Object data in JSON
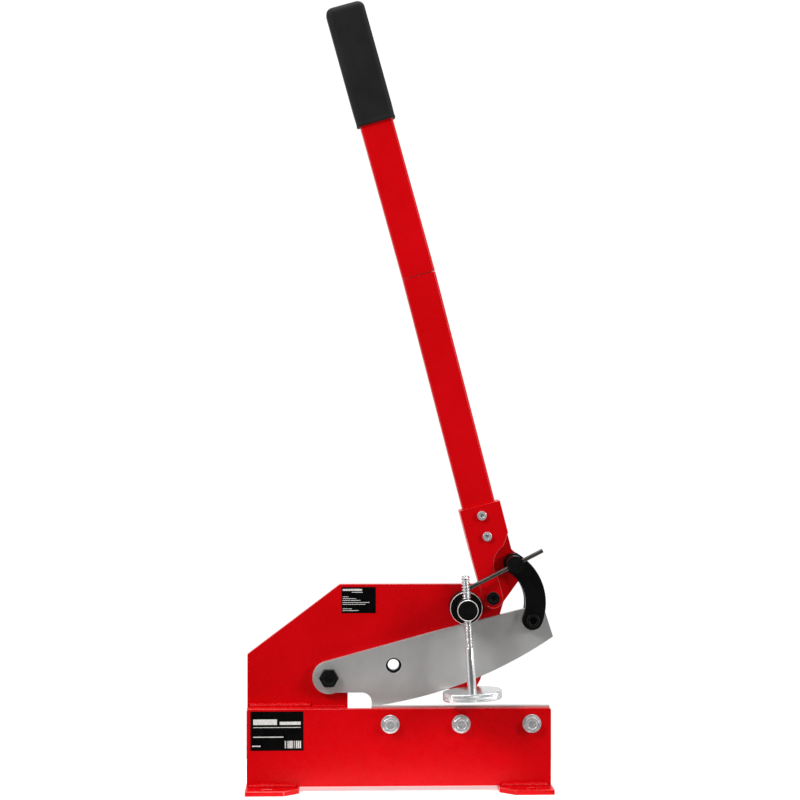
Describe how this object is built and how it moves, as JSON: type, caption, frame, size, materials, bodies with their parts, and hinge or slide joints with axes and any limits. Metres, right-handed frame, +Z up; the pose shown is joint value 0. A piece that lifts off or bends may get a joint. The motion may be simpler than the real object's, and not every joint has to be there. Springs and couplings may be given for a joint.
{
  "type": "bench lever shear",
  "caption": "Bench hand lever shear for sheet metal: fixed lower blade, pivoted upper blade, curved link pair, long lever and a screw hold-down on a welded base.",
  "frame": {"origin": "on the floor, at the centre of the four bolt holes in the feet, in the plane where the blades meet", "axes": "+X along the blades from the blade pivot to the lever side, +Y to the back, +Z up"},
  "size_m": [0.4316, 0.14, 1.1061],
  "materials": {
    "red_paint": "gloss",
    "blade_steel": "satin",
    "zinc_plate": "bright",
    "plain_steel": "satin",
    "black_steel": "satin",
    "black_paint": "satin",
    "grip_rubber": "matte",
    "plug_plastic": "matte",
    "label_film": "gloss"
  },
  "bodies": {
    "frame": {"front_plate": "red_paint", "upright_plate": "red_paint", "bar_hole_insert": "black_steel", "spacer_block": "red_paint", "tie_block": "red_paint", "left_foot": "red_paint", "right_foot": "red_paint", "weld_beads": "red_paint", "lower_blade": "blade_steel", "blade_bolts": "zinc_plate", "blade_pivot_bolt": "black_steel", "blade_pivot_bush": "plain_steel", "blade_pivot_washer": "zinc_plate", "blade_pivot_nut": "black_steel", "lever_pivot_bolt": "black_steel", "lever_pivot_bush": "plain_steel", "lever_pivot_washer": "zinc_plate", "lever_pivot_nut": "black_steel", "hold_down_boss": "black_steel", "base_label": "label_film", "upright_label": "label_film"},
    "upper_blade": {"upper_blade": "blade_steel", "link_pin_bush": "plain_steel"},
    "lever": {"lever_ear_plate": "red_paint", "lever_core_plate": "red_paint", "lever_front_plate": "red_paint", "lever_back_plate": "red_paint", "lower_tube": "red_paint", "tube_joiner": "plain_steel", "upper_tube": "red_paint", "tube_end_plug": "plug_plastic", "grip": "grip_rubber", "socket_bolts": "zinc_plate", "socket_nuts": "zinc_plate"},
    "links": {"front_link": "black_paint", "rear_link": "black_paint", "link_low_screw": "black_steel", "link_low_nut": "black_steel", "lock_nut": "black_steel"},
    "lock_screw": {"lock_screw": "black_steel"},
    "tommy_bar": {"tommy_bar": "plain_steel"},
    "hold_down_stud": {"hold_down_stud": "black_steel", "stud_washer": "zinc_plate", "stud_nut": "black_steel"},
    "hold_down_screw": {"hold_down_screw": "zinc_plate"},
    "hold_down_disc": {"hold_down_disc": "zinc_plate"}
  },
  "joints": [
    {"name": "lever_swing", "type": "hinge", "parent": "frame", "child": "lever", "pos_m": [0.1314, 0, 0.2686], "axis": [0, 1, 0], "range_deg": [0, 110]},
    {"name": "blade_swing", "type": "hinge", "parent": "frame", "child": "upper_blade", "pos_m": [-0.098, 0, 0.156], "axis": [0, 1, 0], "range_deg": [0, 17.7]},
    {"name": "link_swing", "type": "hinge", "parent": "lever", "child": "links", "pos_m": [0.1613, 0, 0.31656], "axis": [0, 1, 0], "range_deg": [-115, 0]},
    {"name": "lock_screw_turn", "type": "hinge", "parent": "lever", "child": "lock_screw", "pos_m": [0.1613, 0, 0.31656], "axis": [0, 1, 0], "range_deg": [0, 90]},
    {"name": "tommy_slide", "type": "slide", "parent": "lock_screw", "child": "tommy_bar", "axis": [0.891, 0, 0.454], "range_m": [-0.012, 0.034]},
    {"name": "stud_swivel", "type": "hinge", "parent": "frame", "child": "hold_down_stud", "pos_m": [0.0935, 0, 0.2553], "axis": [0, 1, 0], "range_deg": [-20, 60]},
    {"name": "screw_feed", "type": "slide", "parent": "hold_down_stud", "child": "hold_down_screw", "axis": [-0.0593, 0, 0.9982], "range_m": [-0.0076, 0.0331]},
    {"name": "disc_spin", "type": "hinge", "parent": "hold_down_screw", "child": "hold_down_disc", "pos_m": [0.1005, -0.044, 0.13751], "axis": [-0.0593, 0, 0.9982], "range_deg": [-675, 2970]}
  ],
  "couplings": [
    {"joint": "blade_swing", "follows": "lever_swing", "ratio": 0.16006},
    {"joint": "link_swing", "follows": "lever_swing", "ratio": -1.041},
    {"joint": "screw_feed", "follows": "disc_spin", "m_per_rad": 0.00063662}
  ]
}
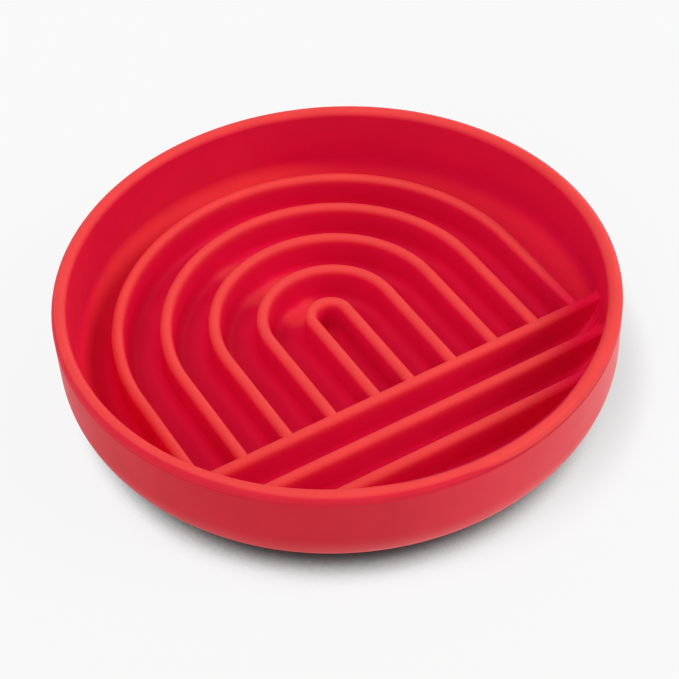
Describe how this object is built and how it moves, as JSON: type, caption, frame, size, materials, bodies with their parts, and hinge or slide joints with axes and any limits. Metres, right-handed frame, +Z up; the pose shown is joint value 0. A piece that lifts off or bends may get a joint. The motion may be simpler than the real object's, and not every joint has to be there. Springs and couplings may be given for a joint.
{
  "type": "slow feeder bowl",
  "caption": "Low round silicone pet bowl with a full-round rim; nested arched ribs and straight bars on its floor form channels that slow eating.",
  "frame": {"origin": "centre of the resting face, at the bottom of the bounding box", "axes": "+Z up out of the bowl, +Y towards the crown of the arches, straight bars along X"},
  "size_m": [0.206, 0.206, 0.0416],
  "materials": {
    "silicone_red": "satin moulded silicone rubber"
  },
  "bodies": {
    "root": {"side_wall": "silicone_red", "base_corner": "silicone_red", "floor_disc": "silicone_red", "foot_ring": "silicone_red", "arch_rib_1": "silicone_red", "arch_rib_2": "silicone_red", "arch_rib_3": "silicone_red", "arch_rib_4": "silicone_red", "arch_rib_5": "silicone_red", "straight_rib_1": "silicone_red", "straight_rib_2": "silicone_red", "straight_rib_3": "silicone_red"}
  },
  "joints": []
}
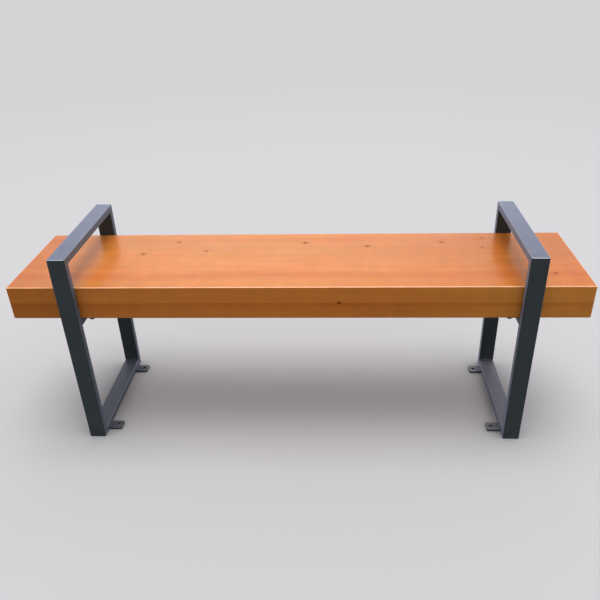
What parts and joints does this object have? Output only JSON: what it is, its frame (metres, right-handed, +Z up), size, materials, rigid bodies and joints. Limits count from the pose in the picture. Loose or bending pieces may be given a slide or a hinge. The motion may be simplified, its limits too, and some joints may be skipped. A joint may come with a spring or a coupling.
{
  "type": "backless bench",
  "caption": "Backless street bench: a thick glued timber seat held in closed loops of flat steel tube that stand on the ground and form armrests above the seat.",
  "frame": {"origin": "on the ground under the centre of the bench", "axes": "+X along the seat, +Z up, the front of the bench faces -Y"},
  "size_m": [1.5, 0.374, 0.57],
  "materials": {
    "seat_top_wood": "stained orange-brown under semi-gloss varnish",
    "seat_bottom_wood": "stained orange-brown under semi-gloss varnish",
    "frame_paint": "fine-textured anthracite powder coat, satin",
    "black_steel": "black zinc plated, satin"
  },
  "bodies": {
    "root": {"seat_top_front_board": "seat_top_wood", "seat_top_middle_board": "seat_top_wood", "seat_top_rear_board": "seat_top_wood", "seat_bottom_front_board": "seat_bottom_wood", "seat_bottom_front_inner_board": "seat_bottom_wood", "seat_bottom_rear_inner_board": "seat_bottom_wood", "seat_bottom_rear_board": "seat_bottom_wood", "left_front_upright": "frame_paint", "left_rear_upright": "frame_paint", "left_armrest": "frame_paint", "left_foot_rail": "frame_paint", "left_seat_rail": "frame_paint", "right_front_upright": "frame_paint", "right_rear_upright": "frame_paint", "right_armrest": "frame_paint", "right_foot_rail": "frame_paint", "right_seat_rail": "frame_paint", "left_front_ground_tab": "frame_paint", "left_rear_ground_tab": "frame_paint", "right_front_ground_tab": "frame_paint", "right_rear_ground_tab": "frame_paint", "left_front_seat_tab": "frame_paint", "left_rear_seat_tab": "frame_paint", "right_front_seat_tab": "frame_paint", "right_rear_seat_tab": "frame_paint", "seat_washers": "black_steel", "seat_screws": "black_steel"}
  },
  "joints": []
}
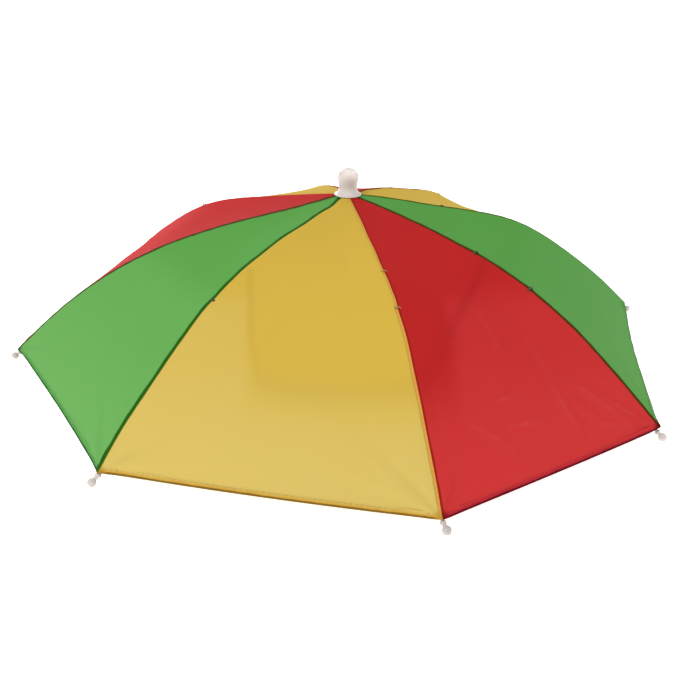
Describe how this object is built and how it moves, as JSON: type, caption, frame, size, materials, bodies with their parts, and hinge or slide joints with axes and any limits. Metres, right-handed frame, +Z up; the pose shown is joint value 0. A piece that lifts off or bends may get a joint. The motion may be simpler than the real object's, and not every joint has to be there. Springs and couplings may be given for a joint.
{
  "type": "umbrella hat",
  "caption": "Hat in the form of a small open umbrella: cloth gores over bent ribs with ball tips, a knob on the crown, and a headband hung inside on straps.",
  "frame": {"origin": "on the canopy's axis, at the level of the surface that the hat rests on", "axes": "+Z up along the shaft; +X along the first rib, which in the picture points right and a little away"},
  "size_m": [0.5117, 0.5118, 0.1357],
  "materials": {
    "yellow_cloth": "thin woven nylon, soft sheen",
    "red_cloth": "thin woven nylon, soft sheen",
    "green_cloth": "thin woven nylon, soft sheen",
    "rib_wire": "drawn wire",
    "tip_plastic": "off-white, moulded",
    "ferrule_plastic": "milky, slightly see-through, moulded",
    "hub_plastic": "moulded",
    "band_elastic": "woven elastic",
    "strap_tape": "narrow woven tape"
  },
  "bodies": {
    "root": {"gore_1": "yellow_cloth", "gore_2": "red_cloth", "gore_3": "yellow_cloth", "gore_4": "red_cloth", "gore_5": "green_cloth", "gore_6": "yellow_cloth", "gore_7": "red_cloth", "gore_8": "green_cloth", "rib_1": "rib_wire", "rib_2": "rib_wire", "rib_3": "rib_wire", "rib_4": "rib_wire", "rib_5": "rib_wire", "rib_6": "rib_wire", "rib_7": "rib_wire", "rib_8": "rib_wire", "rib_tip_1": "tip_plastic", "rib_tip_2": "tip_plastic", "rib_tip_3": "tip_plastic", "rib_tip_4": "tip_plastic", "rib_tip_5": "tip_plastic", "rib_tip_6": "tip_plastic", "rib_tip_7": "tip_plastic", "rib_tip_8": "tip_plastic", "stretcher_1": "rib_wire", "stretcher_2": "rib_wire", "stretcher_3": "rib_wire", "stretcher_4": "rib_wire", "stretcher_5": "rib_wire", "stretcher_6": "rib_wire", "stretcher_7": "rib_wire", "stretcher_8": "rib_wire", "strap_1": "strap_tape", "strap_2": "strap_tape", "strap_3": "strap_tape", "strap_4": "strap_tape", "ferrule": "ferrule_plastic", "shaft": "hub_plastic", "top_notch": "hub_plastic", "runner": "hub_plastic", "headband": "band_elastic"}
  },
  "joints": []
}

WHAT TO DO:
Find the lines above that include the string "picture" and copy them.

TASK SOLUTION:
What parts and joints does this object have? Output only JSON: what it is, its frame (metres, right-handed, +Z up), size, materials, rigid bodies and joints. Limits count from the pose in the picture. Loose or bending pieces may be given a slide or a hinge. The motion may be simplified, its limits too, and some joints may be skipped. A joint may come with a spring or a coupling.
  "frame": {"origin": "on the canopy's axis, at the level of the surface that the hat rests on", "axes": "+Z up along the shaft; +X along the first rib, which in the picture points right and a little away"},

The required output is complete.